Zero-shot Synthetic Video Realism Enhancement via Structure-aware Denoising
Yifan Wang, Liya Ji, Zhanghan Ke, Harry Yang, Ser-Nam Lim, Qifeng Chen
TL;DR
This work tackles the domain gap between synthetic driving videos and real-world footage by proposing a zero-shot, structure-aware denoising framework that enhances photorealism while preserving source content. It builds on a pre-trained diffusion video model (Cosmos-transfer) and uses DDIM inversion plus multi-modal conditioning (depth, semantic, edge maps) through a ControlNet to guide denoising under a realism-promoting prompt. The main contributions are: (i) a zero-shot inversion-generation pipeline that anchors to the original video, (ii) a structure-aware denoising strategy that maintains semantic identity of small objects such as traffic lights and road signs, and (iii) a rigorous evaluation protocol for object-level consistency, LPIPS, and video quality in synthetic-to-real enhancement.

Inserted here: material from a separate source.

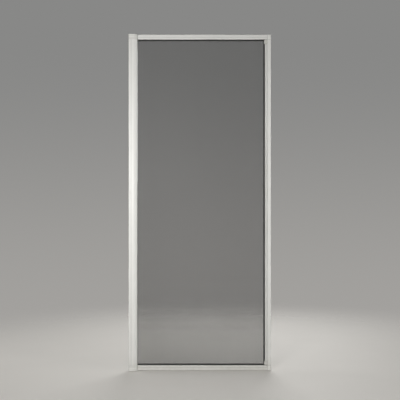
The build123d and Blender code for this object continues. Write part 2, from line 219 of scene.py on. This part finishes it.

The results show improved structural consistency and competitive photorealism compared with baselines on CARLA-based sequences, enabling more realistic synthetic data without task-specific training. This has practical impact for data augmentation and safety-critical scenario coverage in autonomous driving research.
Abstract
We propose an approach to enhancing synthetic video realism, which can re-render synthetic videos from a simulator in photorealistic fashion. Our realism enhancement approach is a zero-shot framework that focuses on preserving the multi-level structures from synthetic videos into the enhanced one in both spatial and temporal domains, built upon a diffusion video foundational model without further fine-tuning. Specifically, we incorporate an effective modification to have the generation/denoising process conditioned on estimated structure-aware information from the synthetic video, such as depth maps, semantic maps, and edge maps, by an auxiliary model, rather than extracting the information from a simulator. This guidance ensures that the enhanced videos are consistent with the original synthetic video at both the structural and semantic levels. Our approach is a simple yet general and powerful approach to enhancing synthetic video realism: we show that our approach outperforms existing baselines in structural consistency with the original video while maintaining state-of-the-art photorealism quality in our experiments.